What's Happening?
Tesla is experiencing a 13% year-over-year decline in global EV deliveries, sparking debate among investors about the company's future. Despite maintaining a stronghold in the U.S. market, where it accounts for 46% of sales, Tesla faces increasing competition from traditional automakers like General Motors, which nearly doubled its EV sales in the same period. The phase-out of federal EV tax credits by September 30, 2025, adds pressure to Tesla's sales figures, while competitors gain traction in international markets.
Why It's Important?
Tesla's sales slump is a critical indicator of the maturing EV market and the intensifying competition from other automakers. As Tesla's early-mover advantage erodes, the company must innovate to maintain its market position.

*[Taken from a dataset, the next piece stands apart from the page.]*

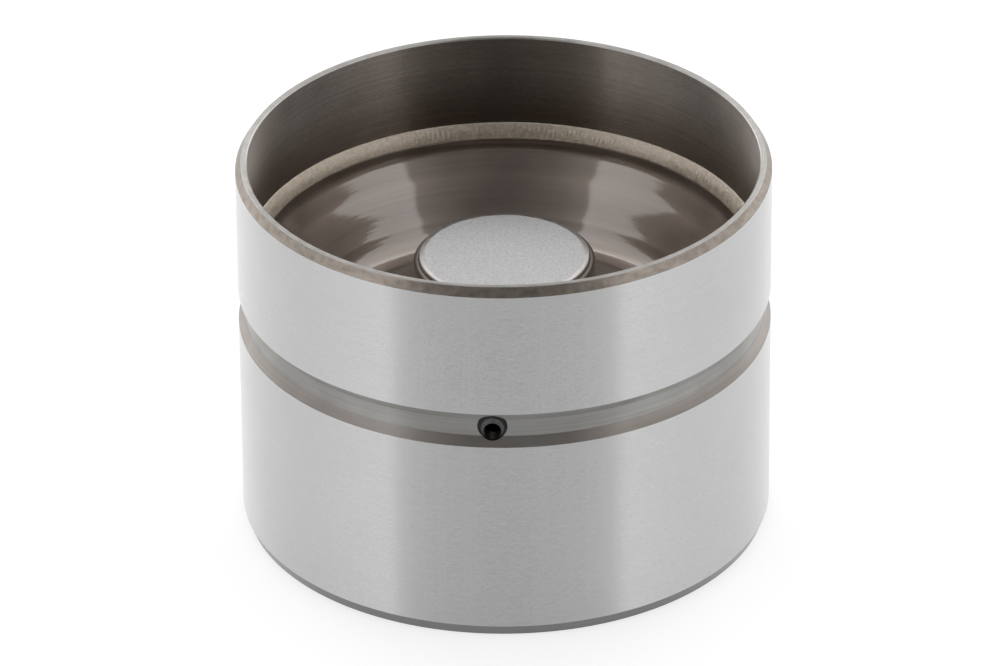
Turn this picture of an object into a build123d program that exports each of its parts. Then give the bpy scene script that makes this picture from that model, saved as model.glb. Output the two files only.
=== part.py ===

The focus on autonomous driving and AI-driven technology could be pivotal for Tesla's long-term growth, but regulatory challenges and consumer skepticism about its Full Self-Driving technology pose significant hurdles. The outcome of Tesla's strategic pivots will have broad implications for the EV industry and investor sentiment.
What's Next?
Tesla's planned robotaxi launch in Austin, Texas, and its AI-driven innovations, such as the Dojo supercomputer, are key initiatives that could redefine its market strategy. However, regulatory delays and consumer acceptance of autonomous technology remain uncertain. Investors will be closely watching Tesla's ability to scale its autonomy initiatives and maintain profitability amidst rising R&D costs. The company's performance in the coming quarters will be crucial in determining its competitive edge in the evolving EV landscape.